Multiple Grouping Variables
Group by multiple variables for more detailed analysis:
# Average delay by carrier and month
flights |>
group_by (carrier, month) |>
summarize (
avg_delay = mean (dep_delay, na.rm = TRUE ),
n_flights = n (),
.groups = "drop"
) |>
arrange (carrier, month)
count() - Count Observations
A shortcut for group_by() + summarize(n = n()):
# Count flights by destination
flights |>
count (dest, sort = TRUE )
# Count with weights
flights |>
count (carrier, wt = distance, sort = TRUE , name = "total_miles" )

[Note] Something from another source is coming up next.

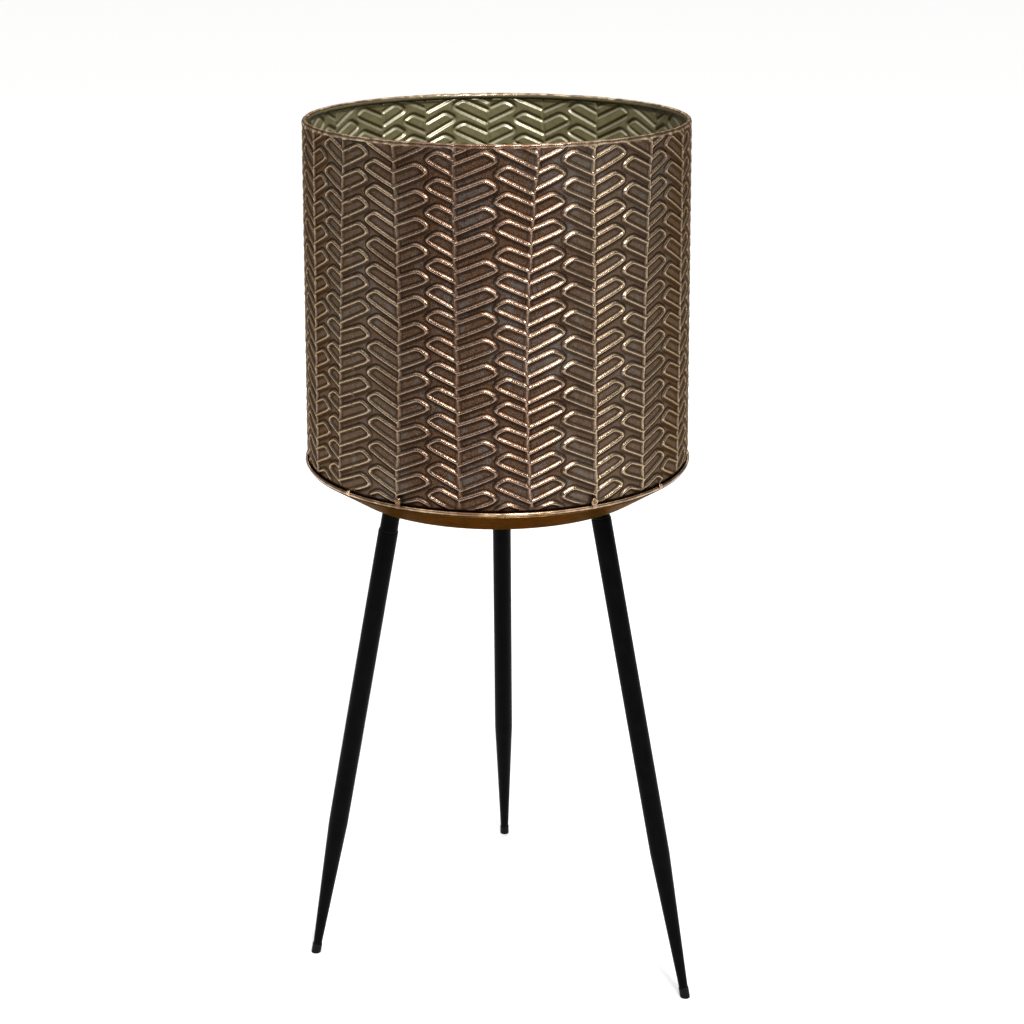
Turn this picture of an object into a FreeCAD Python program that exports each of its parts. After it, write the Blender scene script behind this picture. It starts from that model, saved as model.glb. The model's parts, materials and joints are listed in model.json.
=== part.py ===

Conditional Logic with if_else()
Create conditional variables:
flights |>
mutate (
delay_status = if_else (dep_delay > 0 , "Delayed" , "On Time" ),
flight_length = if_else (distance > 1000 , "Long" , "Short" )
) |>
count (delay_status, flight_length)
Advanced Conditional Logic with case_when()

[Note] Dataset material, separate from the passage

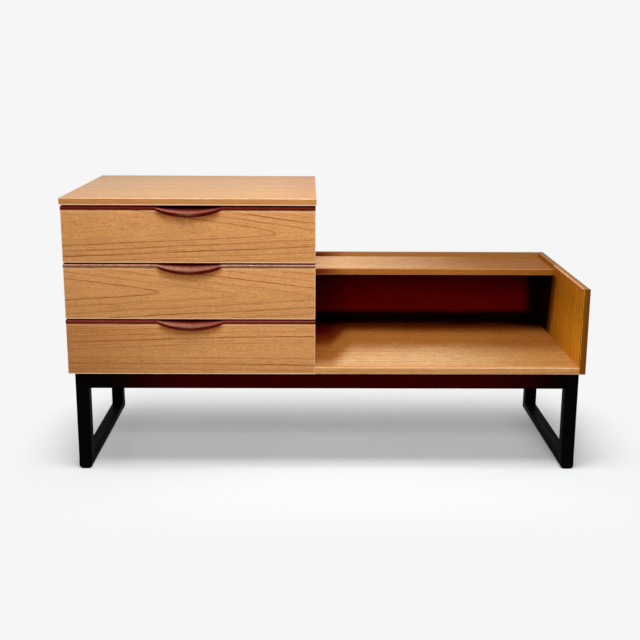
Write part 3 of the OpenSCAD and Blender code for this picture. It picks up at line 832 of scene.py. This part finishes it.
# Pulls
def swell(t):
    """The pull's share of its full form, with t from -1 at its left end to 1 at its right."""
    return max(max(1 - t * t, 0.0) ** SWELL_POWER, STRIP_SHARE)


def pull_outline(h, t, strip_wear_and_shade, grip_wear_and_light, nose_wear, hollow_shade_at):
    """Outline of the pull across its length: distance back from the front, height, and its wear with
    painted light and painted shade.
    """
    grown = min(1.0, GRIP_GROWTH * (h - STRIP_SHARE) / (1 - STRIP_SHARE))
    dish_wear_and_light = strip_wear_and_shade + (grip_wear_and_light * (1 - GRIP_FADE * t) - strip_wear_and_shade) * grown
    nose_wear = nose_wear * math.exp(-((t / NOSE_REACH) ** 2))
    points = [(FRONT_T, 0.0, 0.0), (FRONT_T, -STRIP_H, 0.0), (0.0, -STRIP_H, 0.0)]
    below = STRIP_H + (PULL_FOOT - PULL_RIM) * h
    for i in range(1, UNDER_STEPS + 1):
        a = math.pi / 2 * i / UNDER_STEPS
        out, down = math.sin(a) ** UNDER_POWER, max(math.cos(a), 0.0) ** UNDER_POWER
        under_wear_and_light = out ** UNDER_WEAR_AND_LIGHT_POWER * strip_wear_and_shade * (1 - grown)
        rubbed_and_lit = max(under_wear_and_light, out ** NOSE_WEAR_POWER * nose_wear)
        rubbed_and_lit = max(rubbed_and_lit, (strip_wear_and_shade - 1) * (1 - grown))
        points.append((-PULL_OUT * h * out, -PULL_RIM * h - below * down, rubbed_and_lit))
    for i in range(HOLLOW_STEPS + 1):
        u = i / HOLLOW_STEPS
        start = PULL_RIM_W - PULL_OUT
        back = h * (start + u * (PULL_HOLLOW - start))
        wear_and_shading = dish_wear_and_light * max(0.0, min(1.0, (hollow_shade_at - u) / WEAR_AND_LIGHT_FADE))
        wear_and_shading *= 1 - RIM_DARK * grown * (1 - min(1.0, u / RIM_SHARE))
        wear_and_shading -= grown * max(0.0, min(1.0, (u - hollow_shade_at) / HOLLOW_SHADE_FADE))
        points.append((back, -h * (PULL_RIM * (1 - u) + PULL_DIP * math.sin(math.pi * u)), wear_and_shading))
    return points


def add_pull(place, wear_and_shading):
    node = place + "_drawer_pull"
    low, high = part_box(node)
    middle = (low.x + high.x) / 2
    face_y = high.y - FRONT_T
    xs = [-CHEST_W / 2] + [
        PULL_L * (i / PULL_STATIONS - 0.5) for i in range(PULL_STATIONS + 1)
    ] + [CHEST_W / 2]
    bm = bmesh.new()
    # Each point's wear, with painted light and painted shade
    worn_and_lit = bm.verts.layers.float.new("grip_wear_and_light")
    rows = []
    for x in xs:
        t = 2 * x / PULL_L
        outline = pull_outline(swell(t), t, *wear_and_shading)
        row = []
        for back, up, rubbed_and_lit in outline:
            vert = bm.verts.new((middle + x, face_y + back, high.z + up))
            vert[worn_and_lit] = rubbed_and_lit
            row.append(vert)
        rows.append(row)
    n = len(rows[0])
    for first, second in zip(rows, rows[1:]):
        for j in range(n):
            k = (j + 1) % n
            bm.faces.new((first[j], first[k], second[k], second[j]))
    bm.faces.new(list(reversed(rows[0])))
    bm.faces.new(rows[-1])
    bmesh.ops.recalc_face_normals(bm, faces=bm.faces)
    for face in bm.faces:
        face.smooth = len(face.verts) == 4
    stand_for(node, to_object(bm, node + "_carved", [pull_wood], SHARP_PULL))


def paint(node, material):
    slots = frame["nodes"][node].data.materials
    slots.clear()
    slots.append(material)


# Drawers
# How pale the strip, the grip and the middle of the nose are by wear and painted light, and where the
# painted shade of the hollow begins. The top strip is kept dark as painted shade under the top.
pull_wear_and_shading = {
    "top": (0.15, 0.7, 1.0, 0.5),
    "middle": (1.8, 0.85, 0.3, 0.78),
    "bottom": (0.35, 0.75, 0.35, 0.7),
}
FRONT_ARRIS, BOX_ARRIS = 1.3 * MM, 1.2 * MM
for place in fronts:
    dress(
        place + "_drawer_front", "-x+x-y-z", FRONT_ARRIS,
        front_wood[place], front_arris[place]
    )
    add_pull(place, pull_wear_and_shading[place])
    for side in ("side_left", "side_right"):
        dress(f"{place}_drawer_{side}", "-x+x+z", BOX_ARRIS, box_wood["Y"])
    dress(f"{place}_drawer_back", "-y+y+z", BOX_ARRIS, box_wood["X"])
    paint(f"{place}_drawer_base", ply_wood)

for side in ("left", "right"):
    for place in fronts:
        paint(f"runner_{side}_{place}", runner_wood)
for node, material in (
    ("bay_back_panel", back_wood), ("chest_back_panel", ply_back), ("corner_blocks", block_wood),
    ("carcass_dowels", dowel_wood), ("base_dowels", dowel_wood), ("back_screws", steel),
    ("base_screws", steel), ("runner_screws", brass),
):
    paint(node, material)

# Stage
PAPER = rgb(246, 246, 246)
FLOOR_RADIUS, FLOOR_SEGMENTS = 4.0, 96
# How much light it returns where it is seen and where it lights the object, and the tint that
# evens out the warm light from the wood
FLOOR_ALBEDO_SEEN, FLOOR_ALBEDO_OTHER = 0.84, 0.3
FLOOR_TONE = 1.0, 1.03, 1.055
# Where the floor keeps its shadow: axis, middle, half its extent, and how far it fades beyond that
FOOTPRINT = ("X", 0.03, 0.52, 0.32), ("Y", -0.11, 0.15, 0.42)
PAPER_SHARE_UNDER = 0.12
AMBIENT = 0.17
# Name, place, what it points at, watts, width and height, and whether it shows in gloss
LAMPS = [
    ("key", (0.06, -0.55, 1.95), (0.06, 0.0, 0.35), 26.0, (0.9, 0.7), True),
    ("fill", (0.22, -3.0, 1.75), (0.0, 0.0, 0.35), 62.0, (1.8, 1.4), True),
    ("rear", (-0.3, 3.0, 1.6), (0.0, 0.0, 0.3), 16.0, (1.8, 1.4), False),
    ("left", (-3.2, 0.3, 0.7), (-0.6, 0.0, 0.4), 20.0, (1.4, 1.0), False),
    ("right", (3.2, 0.3, 0.7), (0.6, 0.0, 0.4), 20.0, (1.4, 1.0), False),
]


def seen_rays(web):
    """1 for rays of the camera, of gloss and of glass, and 0 for the light on the object."""
    path = web.add("LightPath").outputs
    seen = web.math("MAXIMUM", path["Is Camera Ray"], path["Is Glossy Ray"])
    return web.math("MAXIMUM", seen, path["Is Transmission Ray"])


def add_world():
    world = bpy.data.worlds.new("studio")
    bpy.context.scene.world = world
    web = Web(world)
    colour = web.blend(seen_rays(web), (AMBIENT, AMBIENT, AMBIENT, 1.0), PAPER)
    background = web.add("Background", {"Color": colour})
    web.add("OutputWorld", {"Surface": background.outputs[0]})


def add_floor():
    """A pale floor. Away from the object it runs out into the backdrop's own white."""
    web = MaterialWeb("studio_floor")
    seen = seen_rays(web)
    level = web.times(seen, FLOOR_ALBEDO_SEEN - FLOOR_ALBEDO_OTHER)
    level = web.plus(level, FLOOR_ALBEDO_OTHER)
    tone = web.vector(*[web.times(level, share) for share in FLOOR_TONE])
    diffuse = web.add("BsdfDiffuse", {"Color": tone})
    paper = web.add("Emission", {"Color": PAPER, "Strength": 1.0})
    past = []
    for axis, middle, half, fade in FOOTPRINT:
        off = web.plus(web.math("ABSOLUTE", web.plus(web.axis[axis], -middle)), -half)
        past.append(web.math("POWER", web.math("MAXIMUM", web.times(off, 1 / fade), 0.0), 2.0))
    away = web.math("SQRT", web.plus(*past))
    share = web.times(seen, web.step(away, 0.0, 1.0, PAPER_SHARE_UNDER, 1.0))
    mix = web.add("MixShader", {0: share, 1: diffuse.outputs[0], 2: paper.outputs[0]})
    web.add("OutputMaterial", {"Surface": mix.outputs[0]})
    bm = bmesh.new()
    bmesh.ops.create_circle(bm, cap_ends=True, segments=FLOOR_SEGMENTS, radius=FLOOR_RADIUS)
    to_object(bm, "studio_floor", [web.owner])


def add_lamp(name, at, aim, watts, size, glossy):
    data = bpy.data.lights.new(name, "AREA")
    data.shape = "RECTANGLE"
    data.size, data.size_y = size
    data.energy = watts
    lamp = bpy.data.objects.new(name, data)
    bpy.context.scene.collection.objects.link(lamp)
    lamp.location = at
    lamp.rotation_euler = (Vector(aim) - Vector(at)).to_track_quat("-Z", "Y").to_euler()
    lamp.visible_glossy = glossy


add_world()
add_floor()
for lamp in LAMPS:
    add_lamp(*lamp)

bpy.context.scene.view_settings.view_transform = "Standard"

Handle multiple conditions elegantly:
flights |>
mutate (
delay_category = case_when (
dep_delay < 0 ~ "Early" ,
dep_delay <= 15 ~ "On Time" ,
dep_delay <= 60 ~ "Delayed" ,
dep_delay > 60 ~ "Very Delayed" ,
is.na (dep_delay) ~ "Cancelled"
)
) |>
count (delay_category)
Working with Missing Values
Handle missing data appropriately:
# Filter out missing values
flights |>
filter (! is.na (dep_delay)) |>
summarize (avg_delay = mean (dep_delay))
# Count missing values
flights |>
summarize (
total_flights = n (),
missing_dep_delay = sum (is.na (dep_delay)),
prop_missing = mean (is.na (dep_delay))
)
slice() Functions - Select Rows by Position
Various ways to select rows by position:
# First and last rows
flights |> slice_head (n = 5 )
flights |> slice_tail (n = 5 )
# Random sample
flights |> slice_sample (n = 100 )
# Top n by variable
flights |>
slice_max (dep_delay, n = 5 , na_rm = TRUE )

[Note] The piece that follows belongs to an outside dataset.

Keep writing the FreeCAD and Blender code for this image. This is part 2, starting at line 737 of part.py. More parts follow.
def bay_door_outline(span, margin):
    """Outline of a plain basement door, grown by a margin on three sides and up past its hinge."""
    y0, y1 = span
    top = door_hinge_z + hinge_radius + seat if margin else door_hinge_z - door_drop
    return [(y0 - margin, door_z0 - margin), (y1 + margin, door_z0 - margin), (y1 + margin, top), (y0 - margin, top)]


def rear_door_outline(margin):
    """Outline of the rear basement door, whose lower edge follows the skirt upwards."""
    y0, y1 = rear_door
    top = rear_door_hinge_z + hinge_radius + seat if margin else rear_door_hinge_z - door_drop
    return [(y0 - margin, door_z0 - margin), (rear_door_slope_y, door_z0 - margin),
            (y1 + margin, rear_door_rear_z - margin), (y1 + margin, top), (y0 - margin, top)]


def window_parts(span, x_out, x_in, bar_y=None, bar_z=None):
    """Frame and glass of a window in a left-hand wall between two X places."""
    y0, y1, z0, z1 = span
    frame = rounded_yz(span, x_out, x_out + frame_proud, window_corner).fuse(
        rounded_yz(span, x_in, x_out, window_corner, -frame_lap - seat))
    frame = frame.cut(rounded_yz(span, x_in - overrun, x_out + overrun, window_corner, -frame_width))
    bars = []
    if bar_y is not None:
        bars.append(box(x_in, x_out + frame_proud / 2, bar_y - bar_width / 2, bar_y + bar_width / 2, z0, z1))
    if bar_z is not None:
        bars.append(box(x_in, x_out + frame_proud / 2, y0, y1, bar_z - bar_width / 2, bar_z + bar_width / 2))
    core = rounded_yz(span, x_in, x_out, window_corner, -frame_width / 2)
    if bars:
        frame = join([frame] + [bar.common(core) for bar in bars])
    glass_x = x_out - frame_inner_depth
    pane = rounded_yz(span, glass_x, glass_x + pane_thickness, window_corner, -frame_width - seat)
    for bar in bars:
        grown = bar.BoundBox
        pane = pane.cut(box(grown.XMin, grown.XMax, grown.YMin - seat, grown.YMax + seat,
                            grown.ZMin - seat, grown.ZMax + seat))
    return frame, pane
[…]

across() - Apply Functions to Multiple Columns
Apply the same operation to multiple columns:
# Summarize all numeric columns
flights |>
summarize (
across (where (is.numeric), mean, na.rm = TRUE )
)
# Apply multiple functions
flights |>
group_by (carrier) |>
summarize (
across (c (dep_delay, arr_delay),
list (mean = mean, sd = sd),
na.rm = TRUE )
)
Real-World Example
Let’s analyze flight performance by carrier:
carrier_performance <- flights |>
filter (! is.na (dep_delay), ! is.na (arr_delay)) |>
group_by (carrier) |>
summarize (
flights = n (),
avg_dep_delay = mean (dep_delay),
avg_arr_delay = mean (arr_delay),
on_time_rate = mean (dep_delay <= 0 ),
very_late_rate = mean (dep_delay > 60 ),
.groups = "drop"
) |>
arrange (desc (on_time_rate))
carrier_performance
Common Patterns
Window functions with mutate():
# Rank flights by delay within each day
flights |>
group_by (year, month, day) |>
mutate (
delay_rank = min_rank (desc (dep_delay)),
delay_percentile = percent_rank (dep_delay)
) |>
filter (delay_rank <= 3 )
Best Practices
Do: - Use meaningful variable names - Filter early in the pipeline - Handle missing values explicitly - Use helper functions like n_distinct()
Avoid: - Overly complex single operations - Forgetting about missing values - Not dropping groups after summarizing - Modifying original data unnecessarily
Resources for Learning More
Summary
The dplyr toolkit:
filter() - subset rows based on conditions
select() - choose columns
mutate() - create/modify variables
arrange() - sort rows
summarize() + group_by() - create summaries
count() - count observations
across() - apply functions to multiple columns
Remember: Start simple, chain operations with |>, and handle missing values!
Questions?
Thank you for your attention!
Practice with your own data and explore the dplyr documentation for more advanced features.
Encourage questions about specific use cases. Remind audience that practice is key to mastering dplyr.